**Task data**
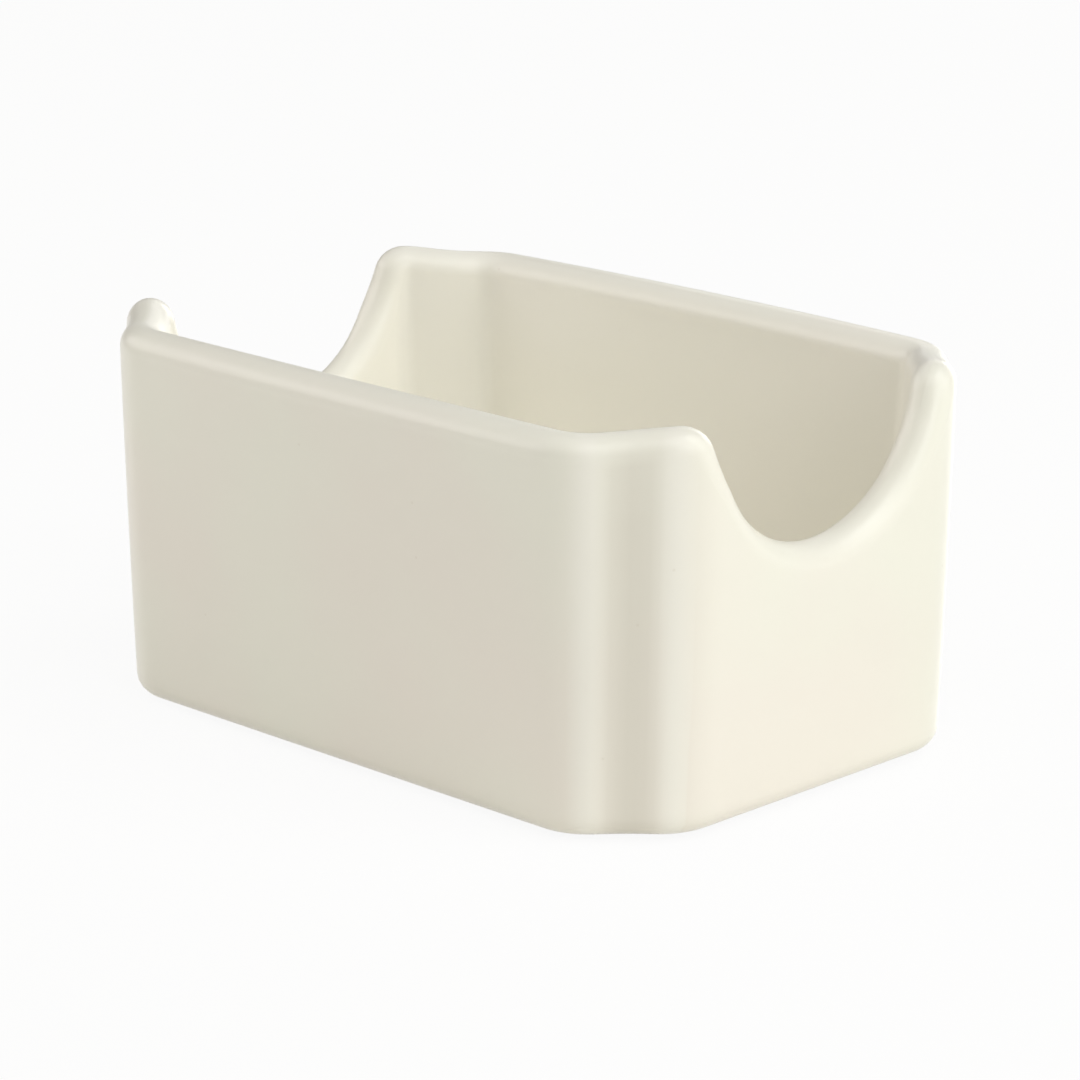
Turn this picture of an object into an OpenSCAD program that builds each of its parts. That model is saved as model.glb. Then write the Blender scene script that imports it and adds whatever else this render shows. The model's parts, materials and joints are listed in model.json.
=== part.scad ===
/* [Holder] */
// Length over both ends at the rim, without their bow
rim_length = 102; // [92:0.5:112]
// Width over both long sides at the rim, without their bow
rim_width = 69.2; // [64:0.2:76]
// Height from the table to the top of the lip
holder_height = 50.2; // [44:0.2:58]
// How far each end leans in from the rim to the foot
end_lean = 1.5; // [0:0.1:3]
// How far each long side leans in from the rim to the foot
side_lean = 0.6; // [0:0.1:3]
// How far the middle of each long side bows out at the rim
side_bow = 2.1; // [0:0.1:3]
// How far the middle of each end bows out at the rim
end_bow = 0.4; // [0:0.1:2]

/* [Corners] */
// Leg of the cut across each corner, along either side
corner_cut = 11; // [9:0.2:14]
// Radius of the soft upright edges beside each cut, at the rim
rim_edge_radius = 9; // [6:0.2:10]
// Radius of the soft upright edges beside each cut, at the foot
foot_edge_radius = 7.2; // [6:0.2:9]
// Radius of the upright edges inside the well
well_edge_radius = 5; // [3:0.2:6]

/* [Wall and floor] */
// Thickness of the glazed wall at the lip, which is fully rounded
lip_thickness = 5.6; // [4:0.1:7]
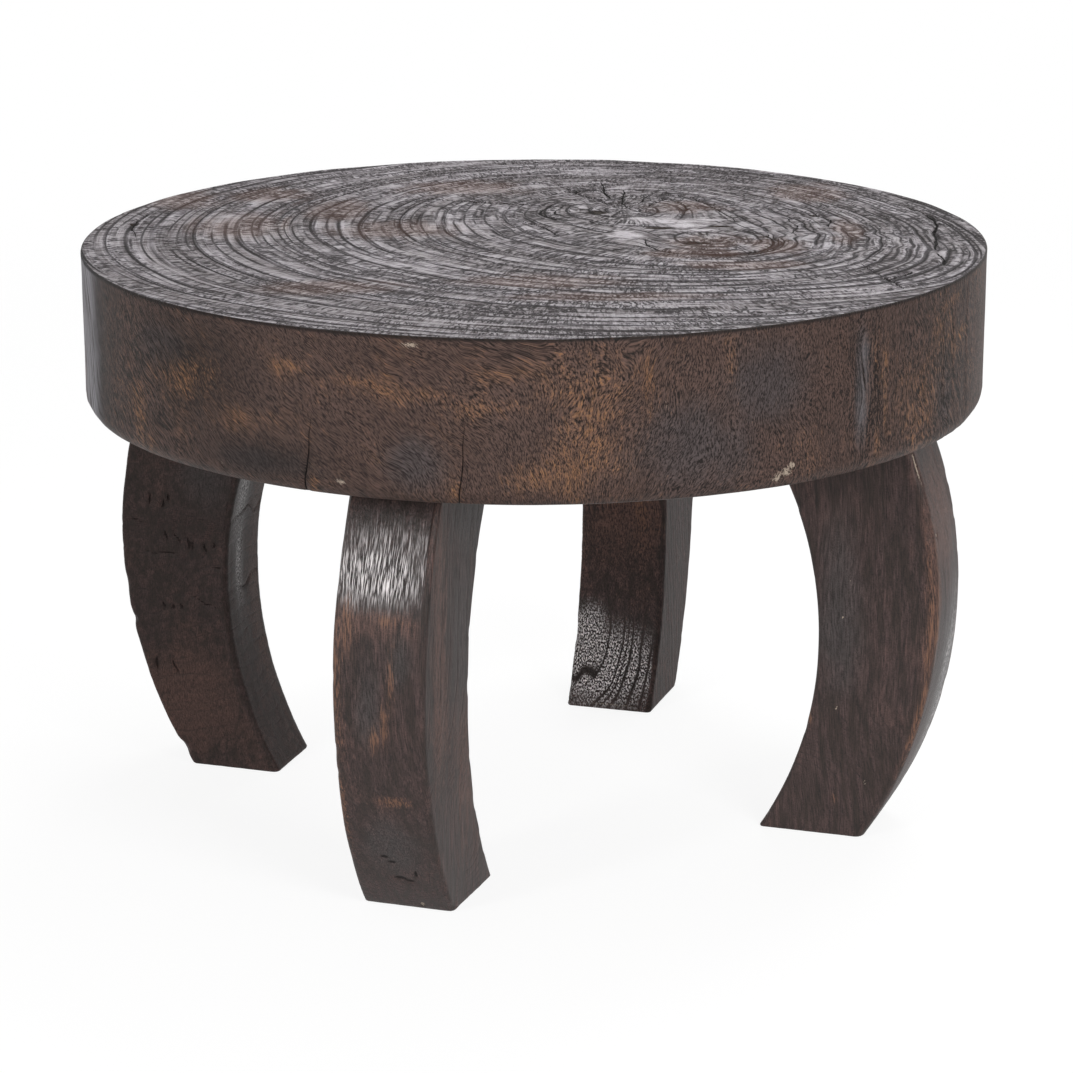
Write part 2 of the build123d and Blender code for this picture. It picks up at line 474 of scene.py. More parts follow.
# ======================================================================= the slab's side
# Marks on the side: bearing from the camera's right in degrees, height over the slab's
# underside, then half widths of both in millimetres
side_patches = {
    "ember": (
        (-146, 28, 12, 26), (-144, 12, 10, 14), (-116.6, 8, 4, 12), (-99.0, 8, 4, 14),
        (-105, 80, 55, 7), (-110, 86, 30, 6), (-96, 72, 30, 8), (-84, 60, 34, 55),
        (-86, 30, 22, 30), (-77, 88, 5, 30), (-43.5, 50, 3.0, 40), (-45, 22, 4, 20),
        (-28, 108, 25, 6), (-24, 80, 14, 6), (-136, 70, 40, 22), (-128, 50, 40, 12),
        (-120, 92, 16, 8), (-67, 96, 5, 18), (20, 60, 60, 25), (70, 40, 70, 30),
        (110, 80, 60, 20), (150, 50, 60, 30), (-170, 40, 10, 30), (40, 90, 50, 15),
        (-94, 96, 26, 10), (-90, 20, 30, 12), (-36, 40, 30, 40), (-30, 70, 24, 40),
    ),
    "ash": (
        (-160, 60, 26, 120), (-140, 90, 40, 20), (-71, 40, 60, 45), (-62, 80, 50, 40),
        (-48, 70, 9, 60), (-124, 20, 60, 14), (-104, 30, 26, 24), (-30, 50, 20, 50),
        (35, 40, 50, 60), (95, 60, 60, 40), (135, 30, 40, 30),
    ),
    "ribs": ((-171, 60, 36, 140), (-47, 60, 30, 90), (-26, 60, 50, 110), (62, 60, 50, 90)),
    "coarse": ((-150, 60, 130, 200), (-28, 60, 110, 200), (60, 60, 200, 200), (140, 60, 200, 200)),
    # darker patches, mostly on the left of the side as the camera sees it
    "darker_patch": ((-162, 60, 50, 140), (-134, 78, 50, 40), (-124, 22, 60, 16)),
    # pale grey streaks, strongest at the side's far left as the camera sees it
    "pale_streaked": ((-170, 64, 60, 200),),
    "faded": ((-47.6, 64, 12, 60), (-4, 50, 12, 110)),
    "pale": (
        (-104.2, 116, 9, 1.6), (-99, 113, 9, 1.5), (-90.6, 115, 8, 2.4), (-74.8, 72, 1.6, 2.4),
        (-59.4, 13, 6, 5), (-60.5, 9, 5, 4), (-58.5, 17, 4, 4), (-130, 11, 4, 1.6), (-113, 12, 5, 2.5),
    ),
}
faded_share = 0.27             # how strongly a faded place is bleached
# Open checks on the side: half width, depth, then bearing and height of the head and the foot
side_checks = (
    (0.7, 2.4, (-116.4, 62.0), (-118.2, -3.0)),
    (0.6, 2.2, (-97.7, 67.0), (-98.9, -3.0)),
    (0.8, 2.0, (52.0, 118.0), (50.0, 45.0)),
    (0.9, 3.0, (128.0, 60.0), (127.0, -3.0)),
    (0.7, 2.0, (16.0, 70.0), (15.5, -3.0)),
)
# How far the fibres lean: bearing, then millimetres to the left for each one up
fibre_leans = (
    (-180, 0.2), (-165, 0.3), (-150, 0.8), (-136, 1.1), (-122, 0.9), (-108, 1.1), (-98, 0.9),
    (-91, 0.45), (-84, 0.0), (-77, -0.4), (-69, -0.1), (-60, 0.0), (-40, 0.0), (-25, 0.5),
    (0, 0.3), (40, -0.5), (90, 0.6), (140, -0.4), (180, 0.2),
)
fibre_squash = 3.4             # how many times longer than wide a fleck is


def side_surface(bearing, height):
    """Inward depth and shading values of the side. bearing is in the frame, in degrees, and
    height is over the slab's underside."""
    seen = (bearing - math.degrees(camera_turn) + 180) % 360 - 180
    around = np.radians(bearing)
    x, y = slab_radius * np.cos(around), slab_radius * np.sin(around)

    def across_from(line):
        """How far round the side each point is from a bearing."""
        return np.radians((seen - line + 180) % 360 - 180) * slab_radius

    values = {}
    for kind, spots in side_patches.items():
        values[kind] = np.zeros(seen.shape)
        for at, up, wide, high in spots:
            spot = bump_at(across_from(at), height, 0, up, wide, high)
            values[kind] = np.maximum(values[kind], spot)
    values["pale_streaked"] = np.maximum(values["pale_streaked"], faded_share * values.pop("faded"))
    ribs = values["ribs"]
    depth = side_depth + 0.8 * noise(x / 110, y / 110, height / 90, seed=31)
    depth += 0.25 * noise(x / 16, y / 16, height / 40, seed=32)
    depth += ribs * 0.4 * (1 + noise(x / 5, y / 5, height / 120, seed=33))
    depth += 0.8 * values["pale"]
    away, open_width = np.full(seen.shape, check_reach), np.zeros(seen.shape)
    for half_width, deep, head, foot in side_checks:
        part = np.clip((height - head[1]) / (foot[1] - head[1]), 0, 1)
        off = across_from(head[0] + (foot[0] - head[0]) * part)
        off = off + 1.2 * noise(height / 11, seed=34) + np.maximum(height - head[1], 0)
        wide = half_width * part**0.6 * (height <= head[1])
        nearer = np.abs(off) < np.abs(away)
        away, open_width = np.where(nearer, off, away), np.where(nearer, wide, open_width)
        depth += deep * part**0.7 * np.clip(1 - np.abs(off) / (wide + 1.6), 0, 1)
    lean = np.interp(seen, *np.transpose(fibre_leans)) * (height - 0.45 * slab_thickness)
    lean += 9 * noise(x / 34, y / 34, height / 30, seed=35) * (1 - 0.7 * ribs)
    lean += 2.2 * noise(x / 9, y / 9, height / 14, seed=36)
    swung = around + lean / slab_radius
    up = (height + 5 * noise(x / 30, y / 30, height / 30, seed=37)) / fibre_squash
    values["fibre"] = np.stack([slab_radius * np.cos(swung), slab_radius * np.sin(swung), up], 1)
    values["check"] = away
    values["check_open"] = open_width * (1 - smooth(np.abs(away), 4.5, 6.5))
    return depth, values


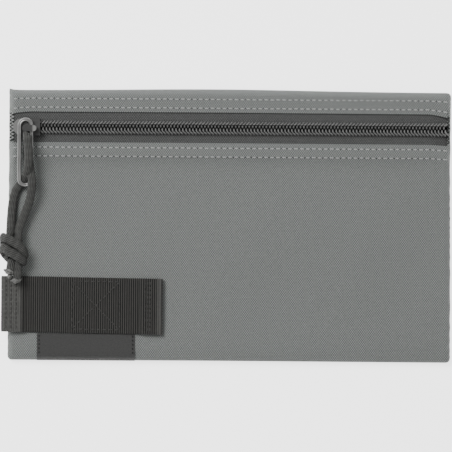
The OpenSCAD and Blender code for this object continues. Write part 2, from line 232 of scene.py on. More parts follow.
class Finish:
    """One material, made node by node round its main shader."""

    def __init__(self, name, **settings):
        self.material = bpy.data.materials.new(name)
        self.material.use_nodes = True
        self.tree = self.material.node_tree
        self.shader = self.tree.nodes["Principled BSDF"]
        for socket, value in settings.items():
            self.shader.inputs[socket.replace("_", " ")].default_value = value

    def node(self, kind, settings, sockets, output=0):
        made = self.tree.nodes.new(kind)
        for name, value in settings.items():
            setattr(made, name, value)
        for name, value in sockets.items():
            feed(made.inputs[name], value)
        return Wire(made.outputs[output])

    def lay(self):
        """The two distances of the map "lay", in millimetres."""
        spot = self.node("ShaderNodeUVMap", {"uv_map": "lay"}, {})
        return [self.node("ShaderNodeSeparateXYZ", {}, {"Vector": spot}, axis) * (1 / mm) for axis in (0, 1)]

    def place(self):
        return self.node("ShaderNodeTexCoord", {}, {}, "Object")

    def cloud(self, size, detail=2.0):
        """Soft noise from 0 to 1, whose patches are about `size` metres across."""
        return self.node("ShaderNodeTexNoise", {},
                         {"Vector": self.place(), "Scale": 1 / size, "Detail": detail})

    def along_x(self, start, end, first, last):
        """A value that goes smoothly from `first` to `last` between two places along X."""
        x = self.node("ShaderNodeSeparateXYZ", {}, {"Vector": self.place()})
        return self.node("ShaderNodeMapRange", {"interpolation_type": "SMOOTHSTEP"}, {
            "Value": x, "From Min": start, "From Max": end, "To Min": first, "To Max": last})

    def tint(self, amount, first, second):
        """A mix of two colours, each of them plain or made by other nodes."""
        first, second = (shade if isinstance(shade, Wire) else (*shade, 1) for shade in (first, second))
        return self.node("ShaderNodeMix", {"data_type": "RGBA"}, {0: amount, 6: first, 7: second}, 2)

    def wear(self, colour=None, roughness=None, height=None, depth=0.0001):
        """Joins colour, roughness and relief to the main shader. `depth` is the relief in metres."""
        if colour is not None:
            feed(self.shader.inputs["Base Color"], colour)
        if roughness is not None:
            feed(self.shader.inputs["Roughness"], roughness)
        if height is not None:
            bump = self.node("ShaderNodeBump", {}, {"Height": height, "Distance": depth, "Strength": 1.0})
            feed(self.shader.inputs["Normal"], bump)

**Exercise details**
Identify lines with the string "follow". Copy each one.

**Right answer**
Write part 2 of the build123d and Blender code for this picture. It picks up at line 474 of scene.py. More parts follow.
The OpenSCAD and Blender code for this object continues. Write part 2, from line 232 of scene.py on. More parts follow.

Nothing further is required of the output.